Принцип кровной мести касается только лю­дей в пределах одного общества. Мстить может только ближний. Он может мстить родственни­кам до седьмого колена.

Там, где мы говорим о кровном возмездии, от этого не воюют народы между собой. Даже кланы между собой так не воюют. Есть просто виновные и невиновные. Виновных никто не защищает. В этой системе невозможно виновного защитить, потому что против него там начинает весь народ работать. Коран говорит: вот виновный. За ви­новного не может заступаться никто. В его клане, наоборот, все будут рады, если виновного захотят те убивать, а не кого-то из них. Вот у кого жертва есть, они делают выбор. То ли виновного убивать, то ли среди его родственников достойного уби­вать. Они думают. Захотят – простят, захотят – убьют. Вот такие принципы работают.

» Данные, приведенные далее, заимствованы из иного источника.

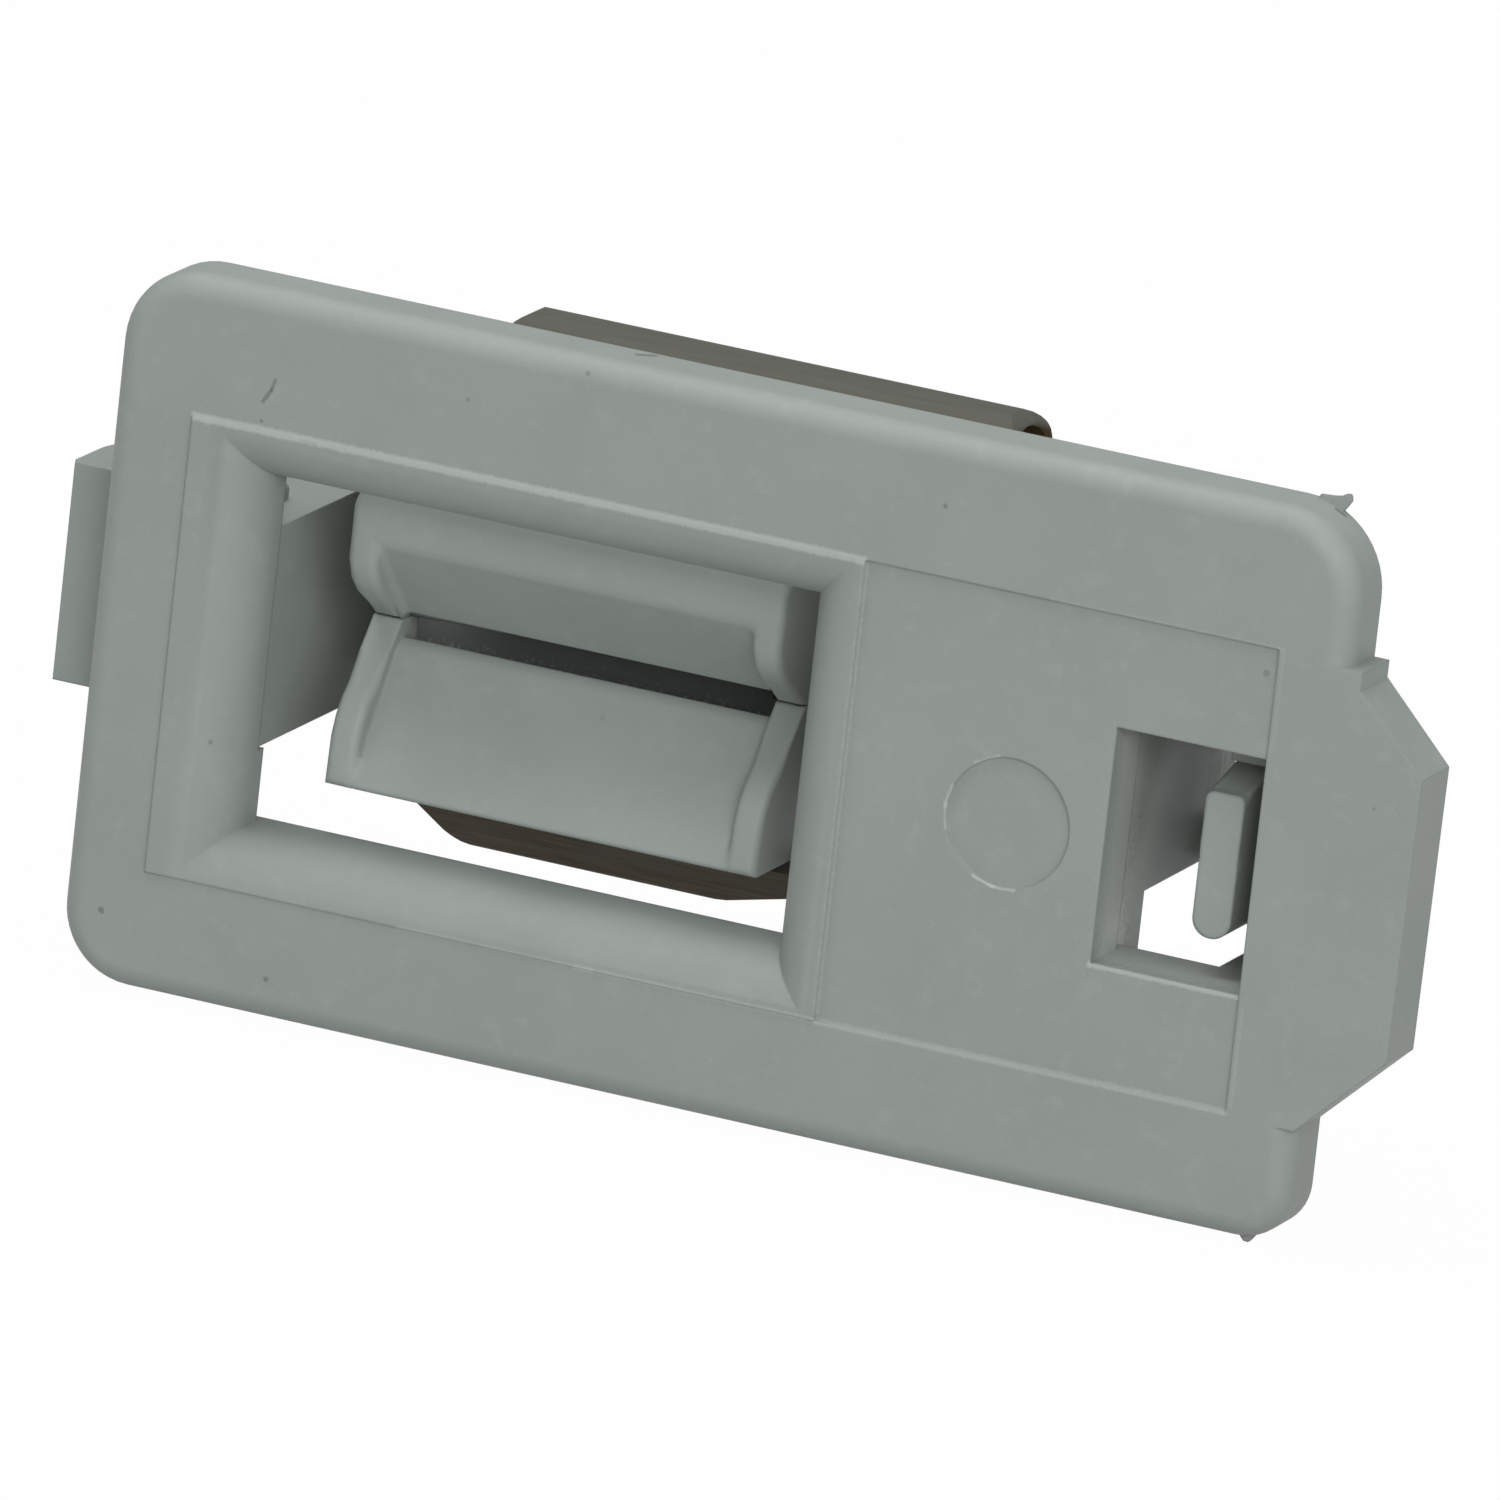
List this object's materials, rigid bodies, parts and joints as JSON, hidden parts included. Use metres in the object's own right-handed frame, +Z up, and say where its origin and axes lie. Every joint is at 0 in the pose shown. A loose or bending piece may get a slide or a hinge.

Но кому решать: кто виноват, кто нет? В том-то и суть, что без вмешательства государства обычай кровной мести к мирному обществу не приведет. Если существует принцип «око за око», то кто-то должен его интерпретировать. Пото­му и возникло государство, что кто-то должен был высту­пать судьей и справедливо решать споры между членами общества. Если такого судьи нет, общество обречено на бесконечную и всеобщую резню. Всякому обществу нужен судья – почетный человек, который стоит выше всех част­ных интересов, который представляет интересы всех слоев общества. Именно на истинном правосудии построено лю­бое здоровое государство.

РАБСКИЙ МЕНТАЛИТЕТ

[Х-АН]Есть такие народы, которые полностью составле­ны из лучших людей, из аристократии, из тех, кто имеет родословность. У других народов есть и рабы, и аристократия. Когда этот порядок нару­шается, когда все смешивается, когда рабы стали над аристократией и аристократия растворилась, тогда национальность теряется. Потому что чув­ства родства раб не чувствует. А аристократия чувствует. Аристократия всегда стремится то ли к родственнику, то ли нацию объединить. В гены это заложено.

Раб – это человек бескостный, беззащитный, которому нужна зашита. Его в рамках держат – он будет работать, он будет находиться в рамках закона. Его контролируют те, которые могут жить в родстве. А те, которые не могут жить родством, предназначены рабству.

У русских также были и рабы, и свободные. Кто свободный, аристократией назовем. Доком мунистическая Россия, начиная от Ивана Грозно­го, целенаправленно все время уничтожала этот порядок. Они шли по пути империи. В конце концов почему распалась монархия? Потому что монархия держится на принципе аристократии. А к 1917 году аристократия уже давно рухнула, пол­ностью чиновниками была заменена. Когда рас­пался старый режим, они могли бы создать нацио­нальное государство, опять развивать националь­ный дух. Но этот момент ушел, и они опять созда­ли империю – Советский Союз, И опять интер­национал.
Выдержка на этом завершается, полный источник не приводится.